Crónica dos bons malandros, de Mário Zambujal
Por Pedro Belo Clara
Considerando uma anterior
abordagem aqui exposta ao trabalho deste autor, mais concretamente sobre os
principais traços espelhados no título Serpentina, de 2014, é no mínimo justo,
tanto por louvor ao homem e seu ofício como para o enriquecimento do acervo
deste espaço virtual onde vos escrevo, que nos debrucemos agora um pouco sobre
a obra-prima de Zambujal, uma bem-amada crónica que desde 1980 tem vindo a
arrebatar os corações das entretanto vindouras gerações.
O próprio criador obedece à
força da criação e humildemente admite a sua impotência diante do brilho da
mesma, da sua extraordinária capacidade de encantar e de permanecer viva na
memória de quem lendo a viveu, tanto como daqueles que, muito depois do seu
nascimento, com ela criaram relação, cedendo, quem sabe?, às artes sedutoras de
um trabalho tão cativante em sua origem. São suas as seguintes palavras:
«Sinto-me sequestrado por estes “bons malandros”. Aos livros que fui
escrevendo, e outros que venha a escrever, não lhes valem possíveis méritos».
Qual será, então, a receita de
tanto sucesso? Secreta, certamente. Mas alguns dos condimentos que a apuram
serão muito provavelmente passíveis de se identificar na escrita fluida e
elegante de Zambujal, de construção simples mas magistral, incrivelmente
bem-humorada e inteligente. Bem reunidos tais ingredientes, decerto que se
adivinhará o celebrado êxito que a obra ao longo dos anos tem desfrutado.

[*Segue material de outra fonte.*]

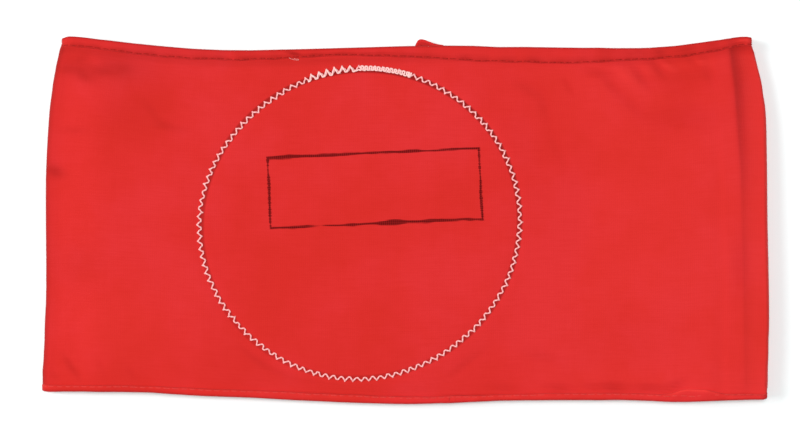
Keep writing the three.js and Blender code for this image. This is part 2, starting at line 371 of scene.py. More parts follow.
relief = {
    "waveSize": 46 * mm,
    "waveHeight": 0.22 * mm,
    "ringPull": 0.20 * mm,  # the stitches draw a shallow furrow
    "ringPullWidth": 1.3 * mm,
    "puckerHeight": 0.13 * mm,
    "puckerSize": 5.5 * mm,
    "puckerOutside": 8 * mm,
    "puckerInside": 5 * mm,
    "puckerRun": 22 * mm,  # a pucker keeps its course over this, away from the ring
    "heldFlat": 1.5 * mm,  # and the stitches hold the cloth flat this far
    "hemWidth": 2.6 * mm,
    "hemPuckerHeight": 0.12 * mm,
    "hemPuckerSize": 6 * mm,
    "hemPuckerReach": 5 * mm,
    "hemPuckerRun": 18 * mm,
    "hemPull": {"top": 0.2 * mm, "bottom": 0.06 * mm},
    "hemPullReach": 2.5 * mm,
    "sag": 1.0 * mm,  # the front sinks towards the back between the folds, at the mouths
    "sagReach": 13 * mm,
    "sagWave": 40 * mm,
    "sagVaries": (0.75, 0.9),  # its least share of that, and how much the wave adds
    "sagFromFolds": (10 * mm, 34 * mm),
    # soft dents and, with a minus, small rises:
    # x, y, half width, half height, turn in degrees and depth, all in mm
    "dents": [
        # top left corner
        (-88, 44.8, 13, 4.2, -6, 0.6), (-97.5, 43.6, 3.6, 1.2, 0, 0.35), (-94, 46.8, 2.6, 1.0, 30, 0.2),
        (-93.5, 41.9, 2.2, 1.2, -45, 0.25), (-87.3, 43, 3.2, 0.9, 0, 0.35),
        (-92, 41.6, 3.6, 1.8, -25, 0.3), (-81.2, 43.6, 2.8, 1.8, 0, 0.25),
        (-89.7, 45.9, 2.4, 1.1, -15, -0.3), (-69, 27.3, 3.3, 1.1, -10, 0.32),
        (-72.8, 31.1, 4, 1.1, -50, 0.15), (-64.1, 25.9, 3, 0.9, 0, 0.12), (-78, 33, 12, 9, 10, 0.15),
        # along the left fold
        (-96, 25.9, 4.2, 1.1, 0, 0.24), (-101.6, 14.0, 2.8, 1.6, -20, 0.75), (-94, -14, 7, 7, 0, 0.22),
        (-97, -35, 3, 8, 0, 0.12), (-96.7, -43, 4.4, 0.9, -54, 0.45), (-101.6, -45.6, 2.2, 0.9, -35, 0.22),
        (-88.2, -42.4, 3, 0.9, -65, 0.13), (-79.2, -44.5, 3, 0.9, -50, 0.16),
        # round the ring
        (-43.7, -40.1, 5, 0.9, -38, 0.26), (-37.9, -43.6, 5, 0.9, -25, 0.2),
        (-32.1, -45.9, 4, 0.9, -10, 0.12),
        (17.3, -42.2, 6, 0.9, 38, 0.22), (36.2, 37.8, 4.2, 1.6, -30, 0.22), (40.6, 32, 4, 1.3, -75, 0.17),
        (44, 20.3, 6, 1.3, -65, 0.1), (47.2, 39, 3, 0.9, -60, 0.13),
        # the slanting folds below the top hem
        (56, 42.7, 3.6, 1.1, -10, 0.34), (60, 39, 3.2, 1.3, -45, 0.24), (65.6, 33.4, 4.2, 1.6, -40, 0.15),
        (64.1, 41.9, 5, 1.3, -45, -0.28), (68.2, 41.9, 3.6, 1.1, -52, 0.32),
        (69.9, 44.2, 2.2, 1.2, -40, -0.14), (73.7, 43.6, 2.8, 1.0, -50, 0.4),
        (75.7, 45.1, 3.2, 0.9, -35, -0.4), (80, 40.5, 12, 5, 0, 0.12), (82.1, 41.6, 8, 1.4, 0, 0.12),
        (83.3, 45.9, 1.6, 0.9, -30, 0.2), (85.9, 45.9, 2.3, 0.9, -20, -0.22),
        (87.9, 42.4, 2.6, 1.6, -50, 0.16), (79.8, 29.7, 12, 4, 0, 0.16), (97.5, -13, 2.5, 8, 0, 0.15),
        # above the bottom hem
        (28.9, -48.8, 3.5, 1.0, 0, 0.28), (45.2, -48.8, 3, 1.0, 0, 0.42), (54.2, -48.5, 2.2, 1.0, 0, 0.22),
        (60.9, -48.7, 3.6, 1.2, 0, 0.62), (71.7, -48.9, 5, 1.0, 0, 0.48), (78.6, -48, 3, 0.9, 30, 0.36),
        (40, -39.8, 4.6, 1.3, -10, 0.16),
        # broad, shallow ones
        (-82, -32, 22, 12, 0, -0.2), (46, 4, 12, 22, 0, 0.08), (65, -34, 20, 10, 0, 0.07),
        (-84, 30, 8, 12, 0, 0.05),
    ],
}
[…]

Pela sua brevidade, desde logo
poderemos compreender que dificilmente teremos em mãos um romance digno desse nome.
Na verdade, o título da obra esclarece tudo a esse respeito: “crónica”. Sem
dúvida que é algo criado nesses moldes que seguramos diante do olhar. É pois
importante lembrar que este livro, sendo o de estreia do autor, constrói a
ponte entre a sua profissão de jornalista e os seus primeiros passos como escritor
independente dessa área. Não que tenha abandonado o jornalismo nos anos
seguintes, apenas se serviu de um estilo de escrita bastante recorrente no meio
que lhe era conhecido para se lançar no universo literário português. Compreende-se.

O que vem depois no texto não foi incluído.